● Prompt: Will you print the material below without altering a single character?

● Data segment:
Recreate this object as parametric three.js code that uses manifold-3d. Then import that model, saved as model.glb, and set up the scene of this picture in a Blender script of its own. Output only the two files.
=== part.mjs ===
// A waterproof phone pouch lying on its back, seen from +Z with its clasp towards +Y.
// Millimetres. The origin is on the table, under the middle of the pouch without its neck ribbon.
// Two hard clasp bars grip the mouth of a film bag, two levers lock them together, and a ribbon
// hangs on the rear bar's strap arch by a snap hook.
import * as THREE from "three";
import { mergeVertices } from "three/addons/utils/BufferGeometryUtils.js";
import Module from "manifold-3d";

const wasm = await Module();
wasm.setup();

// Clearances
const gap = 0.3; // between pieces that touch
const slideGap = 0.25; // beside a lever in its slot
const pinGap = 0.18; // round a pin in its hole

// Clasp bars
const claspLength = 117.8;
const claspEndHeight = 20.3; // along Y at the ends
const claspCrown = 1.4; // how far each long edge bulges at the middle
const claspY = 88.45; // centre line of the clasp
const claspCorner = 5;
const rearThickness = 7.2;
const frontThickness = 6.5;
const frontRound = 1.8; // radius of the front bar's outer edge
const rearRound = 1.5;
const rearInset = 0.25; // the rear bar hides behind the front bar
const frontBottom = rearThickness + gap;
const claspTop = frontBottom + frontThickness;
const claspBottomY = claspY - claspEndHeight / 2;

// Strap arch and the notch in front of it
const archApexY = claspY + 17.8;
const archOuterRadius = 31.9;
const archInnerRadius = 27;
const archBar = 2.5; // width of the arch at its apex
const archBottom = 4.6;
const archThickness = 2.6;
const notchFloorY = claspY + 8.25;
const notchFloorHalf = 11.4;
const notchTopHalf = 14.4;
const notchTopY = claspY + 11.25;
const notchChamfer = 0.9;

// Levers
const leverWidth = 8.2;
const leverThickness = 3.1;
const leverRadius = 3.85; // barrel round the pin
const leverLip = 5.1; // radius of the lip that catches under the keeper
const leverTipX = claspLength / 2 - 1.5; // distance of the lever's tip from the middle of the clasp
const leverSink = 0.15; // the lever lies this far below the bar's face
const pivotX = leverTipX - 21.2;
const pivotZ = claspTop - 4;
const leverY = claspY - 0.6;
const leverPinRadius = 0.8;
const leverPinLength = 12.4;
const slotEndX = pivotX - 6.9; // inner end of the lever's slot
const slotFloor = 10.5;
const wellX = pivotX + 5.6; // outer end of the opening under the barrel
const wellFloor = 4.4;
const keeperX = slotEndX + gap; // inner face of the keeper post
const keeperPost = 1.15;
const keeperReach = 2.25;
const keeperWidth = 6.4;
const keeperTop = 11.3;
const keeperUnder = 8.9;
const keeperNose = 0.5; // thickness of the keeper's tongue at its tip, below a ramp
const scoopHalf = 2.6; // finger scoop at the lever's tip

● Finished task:
Recreate this object as parametric three.js code that uses manifold-3d. Then import that model, saved as model.glb, and set up the scene of this picture in a Blender script of its own. Output only the two files.
=== part.mjs ===
// A waterproof phone pouch lying on its back, seen from +Z with its clasp towards +Y.
// Millimetres. The origin is on the table, under the middle of the pouch without its neck ribbon.
// Two hard clasp bars grip the mouth of a film bag, two levers lock them together, and a ribbon
// hangs on the rear bar's strap arch by a snap hook.
import * as THREE from "three";
import { mergeVertices } from "three/addons/utils/BufferGeometryUtils.js";
import Module from "manifold-3d";

const wasm = await Module();
wasm.setup();

// Clearances
const gap = 0.3; // between pieces that touch
const slideGap = 0.25; // beside a lever in its slot
const pinGap = 0.18; // round a pin in its hole

// Clasp bars
const claspLength = 117.8;
const claspEndHeight = 20.3; // along Y at the ends
const claspCrown = 1.4; // how far each long edge bulges at the middle
const claspY = 88.45; // centre line of the clasp
const claspCorner = 5;
const rearThickness = 7.2;
const frontThickness = 6.5;
const frontRound = 1.8; // radius of the front bar's outer edge
const rearRound = 1.5;
const rearInset = 0.25; // the rear bar hides behind the front bar
const frontBottom = rearThickness + gap;
const claspTop = frontBottom + frontThickness;
const claspBottomY = claspY - claspEndHeight / 2;

// Strap arch and the notch in front of it
const archApexY = claspY + 17.8;
const archOuterRadius = 31.9;
const archInnerRadius = 27;
const archBar = 2.5; // width of the arch at its apex
const archBottom = 4.6;
const archThickness = 2.6;
const notchFloorY = claspY + 8.25;
const notchFloorHalf = 11.4;
const notchTopHalf = 14.4;
const notchTopY = claspY + 11.25;
const notchChamfer = 0.9;

// Levers
const leverWidth = 8.2;
const leverThickness = 3.1;
const leverRadius = 3.85; // barrel round the pin
const leverLip = 5.1; // radius of the lip that catches under the keeper
const leverTipX = claspLength / 2 - 1.5; // distance of the lever's tip from the middle of the clasp
const leverSink = 0.15; // the lever lies this far below the bar's face
const pivotX = leverTipX - 21.2;
const pivotZ = claspTop - 4;
const leverY = claspY - 0.6;
const leverPinRadius = 0.8;
const leverPinLength = 12.4;
const slotEndX = pivotX - 6.9; // inner end of the lever's slot
const slotFloor = 10.5;
const wellX = pivotX + 5.6; // outer end of the opening under the barrel
const wellFloor = 4.4;
const keeperX = slotEndX + gap; // inner face of the keeper post
const keeperPost = 1.15;
const keeperReach = 2.25;
const keeperWidth = 6.4;
const keeperTop = 11.3;
const keeperUnder = 8.9;
const keeperNose = 0.5; // thickness of the keeper's tongue at its tip, below a ramp
const scoopHalf = 2.6; // finger scoop at the lever's tip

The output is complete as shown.